The Steelers have won five in a row on Monday nights, making coach Mike Tomlin perfect under that spotlight.
Chicago (4-3) vs. Buffalo (0-7) at Toronto
Wouldn’t it be fitting that the Bills had to leave the States to get their first win? They haven’t fared well in Toronto, but they’ve played two strong teams, Baltimore and Kansas city, very close the last two weeks, losing both games in overtime.
Chicago hasn’t looked strong since starting 3-0.
New Orleans (5-3)
at Carolina (1-6)
Last week’s win over the Steelers should catapult the Saints back toward the top, but they haven’t swept the Panthers since 2001. Of course, the Panthers rarely have been so bad in that span.
New Orleans could get starting cornerbacks Tracy Porter (left knee) and Jabari Greer (left shoulder) back, not that the Panthers are much of a threat through the air. Carolina ranks last with 12.1 points per game, 251.4 yards per game, 23 turnovers, 13 interceptions and minus-10 turnover margin.

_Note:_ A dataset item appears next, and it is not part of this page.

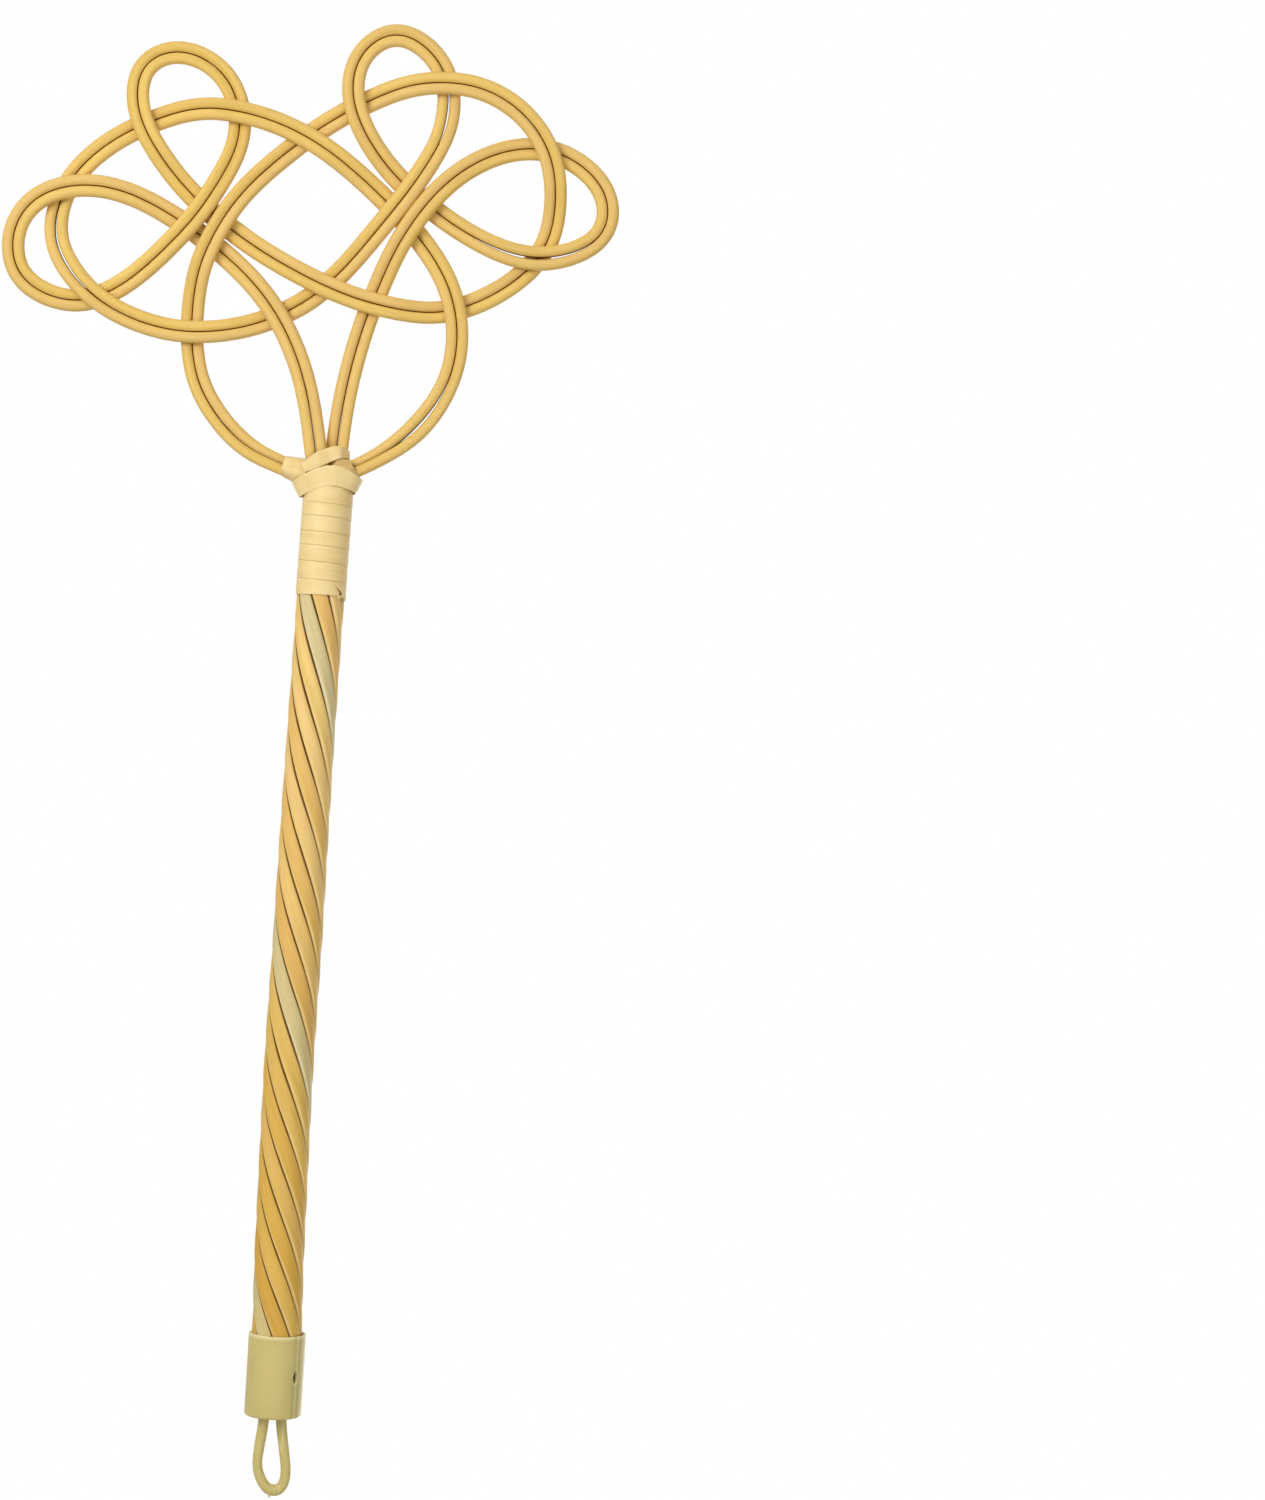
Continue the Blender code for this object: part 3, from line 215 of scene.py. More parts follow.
# Its route: a place inside the bundle as shares of HANDLE_DIAMETER (across, out, front), the way out to the
# strip from there (across, out, front), and the strip's width share
LASHING_SHARES = (
    # the hidden start in front of the right pair, then down and round the right side
    ((0.27, 0.73, 0.02), (0.10, 0.10, 1.00), 0.80),
    ((0.27, 0.61, 0.08), (0.10, 0.00, 1.00), 0.90),
    ((0.29, 0.48, 0.13), (0.35, -0.05, 0.93), 1.00),
    ((0.36, 0.36, 0.08), (0.80, -0.20, 0.55), 0.80),
    ((0.40, 0.28, 0.00), (1.00, -0.25, 0.00), 0.45),
    ((0.27, 0.31, -0.25), (0.60, -0.10, -0.80), 0.80),
    # up behind the neck to the left pair
    ((0.13, 0.36, -0.34), (0.10, 0.00, -1.00), 1.00),
    ((-0.13, 0.46, -0.21), (0.00, 0.00, -1.00), 1.00),
    ((-0.36, 0.55, -0.08), (0.00, 0.15, -1.00), 1.00),
    ((-0.60, 0.57, -0.11), (0.04, 0.40, -0.90), 0.80),
    # over the left pair and below it
    ((-0.70, 0.56, -0.06), (0.08, 1.00, 0.00), 0.90),
    ((-0.69, 0.54, 0.00), (0.06, 0.65, 0.75), 1.20),
    ((-0.68, 0.53, 0.08), (0.00, 0.00, 1.00), 1.35),
    ((-0.66, 0.50, 0.06), (-0.25, -0.60, 0.75), 1.30),
    ((-0.66, 0.47, 0.00), (-0.45, -0.90, 0.00), 1.05),
    ((-0.68, 0.50, -0.06), (-0.25, -0.60, -0.75), 0.85),
    # behind the neck to its right side
    ((-0.61, 0.46, -0.11), (0.00, -0.05, -1.00), 0.85),
    ((-0.34, 0.37, -0.21), (0.00, 0.00, -1.00), 1.00),
    ((0.00, 0.32, -0.34), (0.00, 0.00, -1.00), 1.00),
    ((0.25, 0.29, -0.29), (0.40, -0.20, -0.90), 0.85),
    # the arch across the front
    ((0.44, 0.30, 0.00), (0.90, -0.43, 0.00), 0.74),
    ((0.38, 0.34, 0.21), (0.60, -0.15, 0.78), 0.90),
    ((0.18, 0.40, 0.37), (0.15, 0.00, 1.00), 1.12),
    ((-0.02, 0.39, 0.38), (0.00, 0.00, 1.00), 1.05),
    ((-0.24, 0.30, 0.36), (-0.15, -0.04, 1.00), 1.00),
    ((-0.42, 0.22, 0.23), (-0.60, -0.30, 0.75), 0.95),
    ((-0.50, 0.17, 0.00), (-0.86, -0.50, 0.00), 0.85),
    ((-0.42, 0.22, -0.23), (-0.60, -0.30, -0.80), 0.85),
    # up behind the neck to the notch on the right
    ((-0.17, 0.34, -0.44), (-0.10, 0.00, -1.00), 1.00),
    ((0.04, 0.55, -0.40), (0.00, 0.00, -1.00), 1.00),
    ((0.19, 0.76, -0.21), (0.10, 0.00, -1.00), 0.85),
    ((0.22, 0.82, -0.04), (0.50, 0.10, -0.85), 0.50),
    # the slanting band across the front, its tail tucked in on the left
    ((0.21, 0.84, -0.05), (1.00, 0.10, 0.00), 0.40),
    ((0.24, 0.88, 0.00), (0.60, 0.05, 0.80), 0.55),
    ((0.15, 0.89, 0.06), (0.10, 0.00, 1.00), 0.70),
    ((-0.03, 0.81, 0.04), (0.00, 0.00, 1.00), 0.76),
    ((-0.20, 0.71, 0.13), (0.00, 0.00, 1.00), 0.80),
    ((-0.34, 0.61, 0.06), (-0.10, 0.00, 1.00), 0.68),
    ((-0.43, 0.55, 0.04), (-0.25, -0.10, 0.95), 0.50),
)

# End cap, its recess and its loop
CAP_DIAMETER = 0.0271
CAP_RIM_ROUND = 0.0007
CAP_END_ROUND = 0.0012
CAP_BORE_CLEARANCE = 0.0003
CAP_RECESS = 0.0055
CAP_FLOOR = 0.0016
CAP_BAR_WIDTH = 0.0036
CAP_RIB_WIDTH = 0.0020
CAP_RIB_DEPTH = 0.0038
CAP_BAR_INSET = 0.0008
CAP_BAR_ROUND = 0.0004
CAP_SEGMENTS = 160
CAP_MOUTH_STEPS = 6
CAP_END_STEPS = 8
CAP_LIP_STEPS = 4
CAP_SHARP_ANGLE = math.radians(35)  # edges of the finished cap that turn more than this look sharp
SHARP_ANGLE = math.radians(40)  # the same for the parts it is joined from, and for the nail
LOOP_DIAMETER = 0.0049
LOOP_STEP = 0.0006
LOOP_SIDES = 28

# The hanging loop's centre line from foot to foot about the hook, and half its width: (X, Z, half width)
LOOP_PLACES = (
    (0.0051, -0.0385, 0.00258), (0.0056, -0.0304, 0.00258), (0.0061, -0.0246, 0.00258),
    (0.0068, -0.0186, 0.00254), (0.0073, -0.0131, 0.00240), (0.0073, -0.0095, 0.00238),
    (0.0065, -0.0056, 0.00242), (0.0047, -0.0017, 0.00248), (0.0024, 0.0012, 0.00258),
    (-0.0001, 0.0023, 0.00276), (-0.0026, 0.0021, 0.00274), (-0.0046, 0.0006, 0.00260),
    (-0.0058, -0.0018, 0.00248), (-0.0063, -0.0052, 0.00244), (-0.0062, -0.0087, 0.00244),
    (-0.0056, -0.0130, 0.00244), (-0.0045, -0.0193, 0.00248), (-0.0035, -0.0252, 0.00254),
    (-0.0028, -0.0309, 0.00258), (-0.0022, -0.0385, 0.00258),
)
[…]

New York Jets (5-2) at Detroit (2-5)
The Jets often struggle coming off a bye, so their stinker against Green Bay last Sunday is no shock. A loss here would set off the panic alarms in Florham Park, though.
Mark Sanchez was betrayed by his receivers with drops all over the ballpark by Santonio Holmes and the usually surehanded Jerricho Cotchery against Green Bay. Besides, the better second-year quarterback in this matchup probably is Detroit’s Matt Stafford, who threw for four TDs last week against Washington.
New England (6-1) at Cleveland (2-5)
Belichick wannabe Eric Mangini against the real thing. Will they shake hands after the game?
The Patriots are on the rise, and already own the best record in football. They dominated the Vikings in the second half last weekend, and their running game is coming around. Teams can pass on the Pats; is Colt McCoy capable of doing so?